The Hon’ble Tripura High Court , in the landmark case of M/S. Sahil Enterprises v. Union of India and others [WP(C) No. 688 of 2022 dated January 06, 2026], has delivered a pivotal judgment addressing the constitutional validity and interpretation of Section 16(2)(c) of the Central Goods and Services Tax (CGST) Act, 2017. The core issue before the court was whether a bona fide purchaser could be denied Input Tax Credit (ITC) for the failure of a supplier to deposit the tax collected with the Government. In a significant move to protect honest taxpayers, the court held that the provision must be “read down” to apply only to collusive or fraudulent transactions, not to bona fide ones. Concluding that a purchaser who has duly paid the tax to a supplier cannot be penalized for the supplier’s default, the court set aside the demand order against the petitioner and directed the authorities to allow the claimed ITC.

Facts of the Case:

  • The petitioner, M/s. Sahil Enterprises, is a proprietary concern engaged in the trading of rubber products. The transactions in question occurred between July 2017 and January 2019.
  • During this period, the petitioner purchased goods from its supplier, M/s Sentu Dey (Respondent no. 4), and paid a total of Rs. 1,11,60,830/- in Goods and Services Tax (GST) to the supplier.
  • The supplier, M/s Sentu Dey, engaged in non-compliance. While it filed GSTR-01 returns reflecting the sales made to the petitioner, it subsequently filed ‘Nil’ GSTR-3B returns, thereby failing to deposit the tax it had collected from the petitioner with the Government.
  • Consequently, the tax authorities took action against the petitioner. They denied the ITC claimed by the petitioner, blocked its Electronic Credit Ledger, issued a Demand-cum-Show Cause Notice under Section 73 of the CGST Act, and ultimately passed an order dated 17.05.2022 confirming the demand of Rs. 1,11,60,830/- along with interest and penalty.

Key Contentions:

The case presented a direct confrontation between the rights of a bona fide taxpayer and the statutory mandate of the tax law. This section distils the central arguments advanced by the petitioner, who sought relief from what it deemed an unjust penalty, and the revenue authorities, who defended the legislative provision as a necessary tool for tax compliance.

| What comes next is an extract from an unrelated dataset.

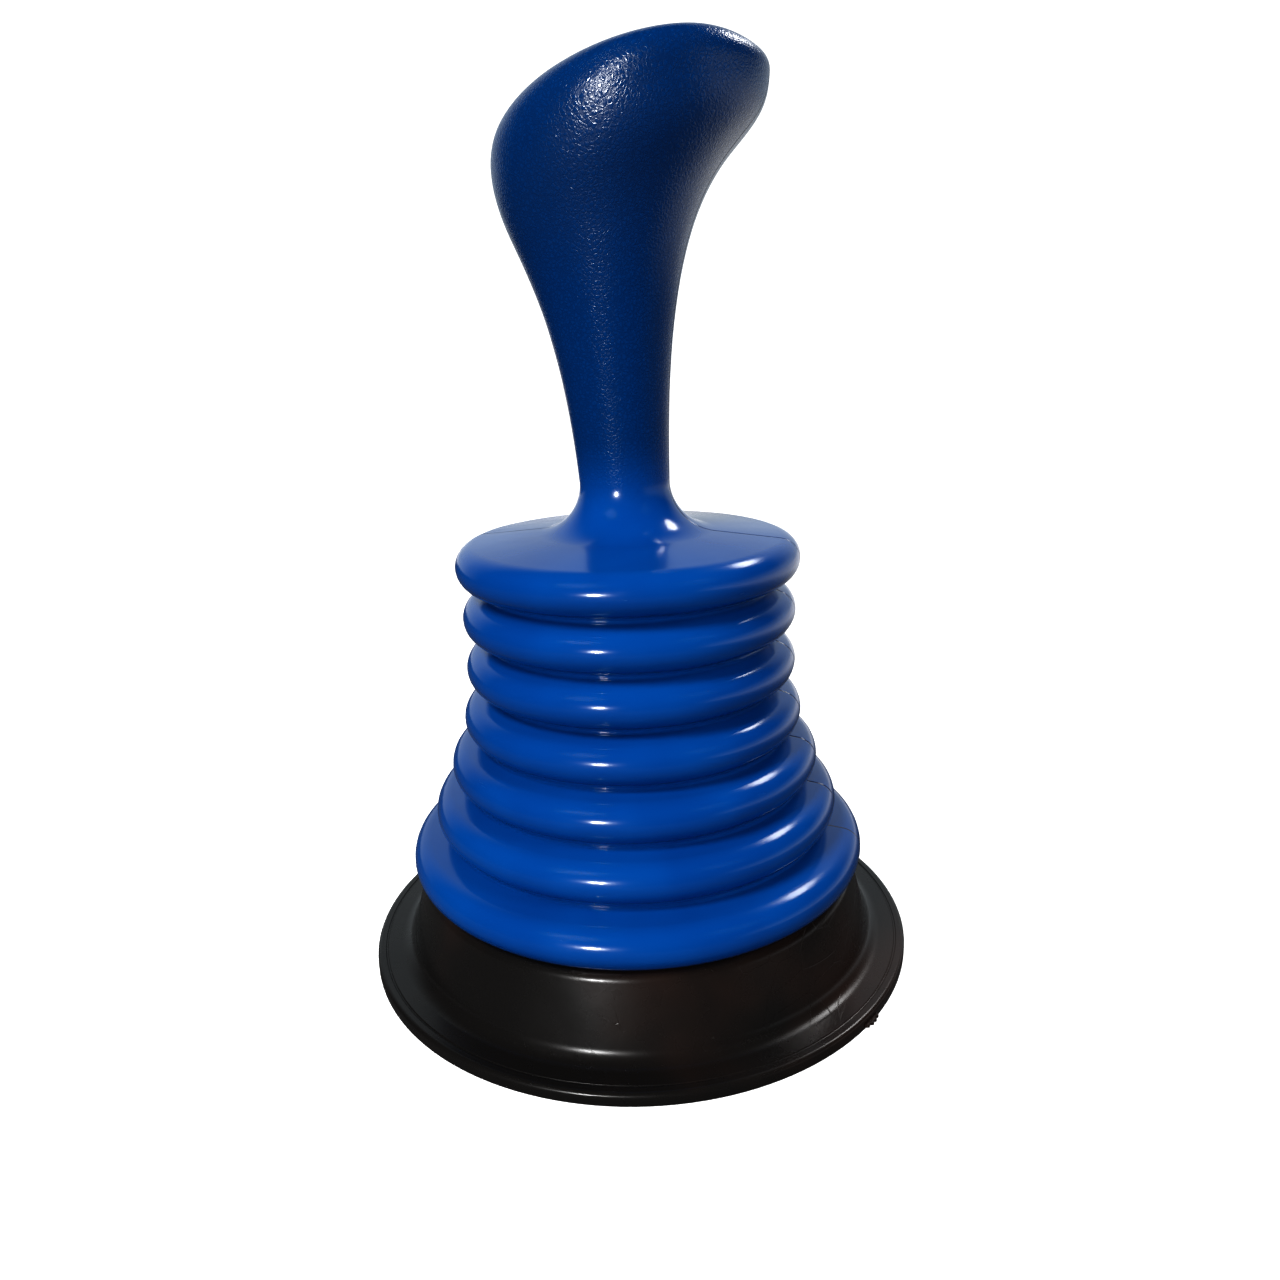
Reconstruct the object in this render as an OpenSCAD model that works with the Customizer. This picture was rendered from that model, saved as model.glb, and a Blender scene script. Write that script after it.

Petitioner’s Contentions (M/S. Sahil Enterprises):

  • Constitutional Challenge:Argued that Section 16(2)(c) of the CGST Act is arbitrary, unreasonable, and fundamentally violates the constitutional protections guaranteed under Articles 14 (Right to Equality), 19(1)(g) (Right to Practice any Profession), and 300-A (Right to Property).
  • Impossible Burden:Asserted that the provision places an impossible burden on the purchaser. A buyer has no statutory mechanism to verify whether their supplier has filed the correct GSTR-3B returns and deposited the collected tax, making compliance with the condition practically impossible.
  • Punishment for Another’s Fault:Contended that denying ITC to a bona fide purchaser for the default of the selling dealer is unjust. It amounts to penalizing an honest taxpayer for a fault committed by another entity, over whom the taxpayer has no control.
  • Double Taxation:Alleged that demanding the tax amount from the petitioner, after it had already been paid to the supplier, constitutes double taxation. This, they argued, is a violation of Article 265 of the Constitution, which mandates that no tax shall be levied or collected except by authority of law.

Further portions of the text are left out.